Beginning with the first line of the data below, reproduce every line unchanged, ending with the line that holds "stand on z = 0.".

# DATA EXTRACT
········

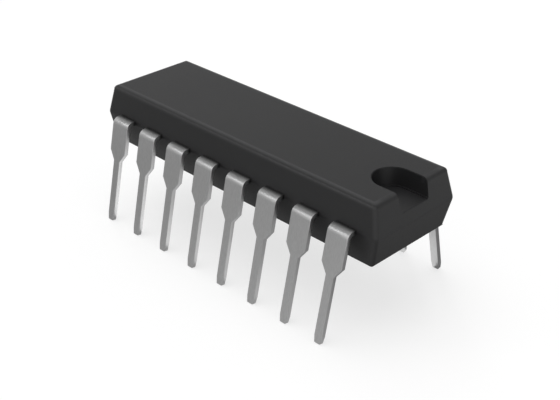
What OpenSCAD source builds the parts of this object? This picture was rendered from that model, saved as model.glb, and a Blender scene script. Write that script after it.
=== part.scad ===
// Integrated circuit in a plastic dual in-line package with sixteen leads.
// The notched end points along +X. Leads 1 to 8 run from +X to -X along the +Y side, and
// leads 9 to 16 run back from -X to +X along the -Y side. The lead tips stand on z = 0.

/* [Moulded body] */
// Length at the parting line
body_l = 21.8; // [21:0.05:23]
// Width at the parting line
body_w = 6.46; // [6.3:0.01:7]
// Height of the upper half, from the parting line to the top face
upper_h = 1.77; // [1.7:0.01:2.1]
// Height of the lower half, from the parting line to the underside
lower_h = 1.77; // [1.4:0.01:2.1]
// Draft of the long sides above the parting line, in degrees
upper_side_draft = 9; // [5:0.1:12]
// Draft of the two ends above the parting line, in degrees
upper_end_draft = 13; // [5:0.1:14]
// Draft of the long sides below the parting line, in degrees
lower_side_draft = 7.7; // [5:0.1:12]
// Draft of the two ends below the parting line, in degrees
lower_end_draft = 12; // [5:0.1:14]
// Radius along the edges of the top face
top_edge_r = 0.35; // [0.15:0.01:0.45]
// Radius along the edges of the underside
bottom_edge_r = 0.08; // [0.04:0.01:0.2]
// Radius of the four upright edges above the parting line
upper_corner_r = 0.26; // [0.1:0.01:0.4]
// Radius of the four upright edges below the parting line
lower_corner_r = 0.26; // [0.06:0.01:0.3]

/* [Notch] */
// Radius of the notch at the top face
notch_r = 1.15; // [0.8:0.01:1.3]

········

# PROBLEM SOLUTION
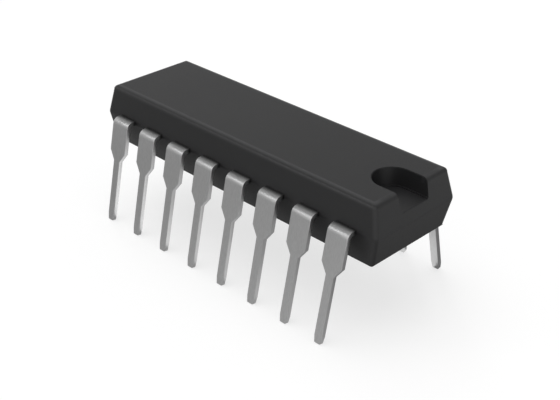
What OpenSCAD source builds the parts of this object? This picture was rendered from that model, saved as model.glb, and a Blender scene script. Write that script after it.
=== part.scad ===
// Integrated circuit in a plastic dual in-line package with sixteen leads.
// The notched end points along +X. Leads 1 to 8 run from +X to -X along the +Y side, and
// leads 9 to 16 run back from -X to +X along the -Y side. The lead tips stand on z = 0.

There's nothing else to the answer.